Let’s be honest. Visual puns can be grating. The penguin with a snow cone because penguins are “chill”? That’s operating at a pretty low level of wordplay. The connection between the image and the pun is so obvious and so surface-level that there’s no surprise, no gap for your brain to leap across. It’s the visual equivalent of someone saying “get it? GET IT?” while elbowing you.

The worst offenders are the ones that require a paragraph of explanation to decode. If you have to write “This is funny because…” underneath your visual pun, it’s not working as a visual pun. It might be working as something else (a concept, an art piece, a conversation starter), but the pun itself has failed its primary mission.

The sweet spot is somewhere between “so obvious it’s insulting” and “so obscure nobody gets it.” A frog wearing a crown works because “ribbit” and “riveting” are close enough phonetically that the royal frog image clicks, but far enough apart that there’s a genuine moment of recognition. That moment, that little spark of “oh, I see what you did there,” is the whole point.

Why We Love Them Anyway

Visual puns persist because they do something that verbal puns can’t: they exist in a single instant. A spoken pun unfolds over time. You hear the setup, then the punchline, then you process the double meaning. A visual pun hits you all at once. Both meanings arrive simultaneously because you’re seeing the whole image at the same time. It’s comedy compressed to a point.

That’s also why they work so well in logos, advertisements, and graphic design. The FedEx arrow. The Amazon smile that goes from A to Z. These are visual puns operating in the wild, doing real commercial work while also being quietly, satisfyingly clever.

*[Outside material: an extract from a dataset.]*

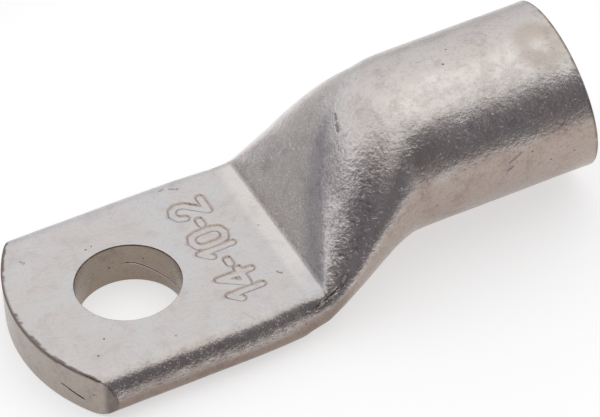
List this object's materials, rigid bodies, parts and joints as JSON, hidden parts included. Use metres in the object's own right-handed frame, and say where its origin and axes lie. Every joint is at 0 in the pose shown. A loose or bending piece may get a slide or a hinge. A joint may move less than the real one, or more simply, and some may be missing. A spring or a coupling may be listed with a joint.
{
  "type": "copper cable lug",
  "caption": "Tinned copper tube lug: flat palm with a stud hole and curved tip, cranked up into a round open barrel that takes a stripped cable for crimping.",
  "frame": {"origin": "centre of the stud hole on the underside of the palm, the face that is bolted down", "axes": "+Z out of the top of the palm along the stud hole, +X along the lug from the stud hole towards the barrel's mouth, Y across the palm"},
  "size_m": [0.0476, 0.0198, 0.0149],
  "materials": {
    "tinned_copper": "satin tin plate over copper, tumbled and scuffed"
  },
  "bodies": {
    "root": {"cable_lug": "tinned_copper"}
  },
  "joints": []
}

So the next time you see a piece of bread flexing at you from a greeting card, or a donkey literally kicking butt on a bumper sticker (“kickin’ ass,” because a donkey is an ass, because of course it is), take a second to appreciate the machinery. There’s a lot of linguistic and visual engineering packed into that one dumb, perfect image. And it’s been making humans laugh for longer than most of us realize.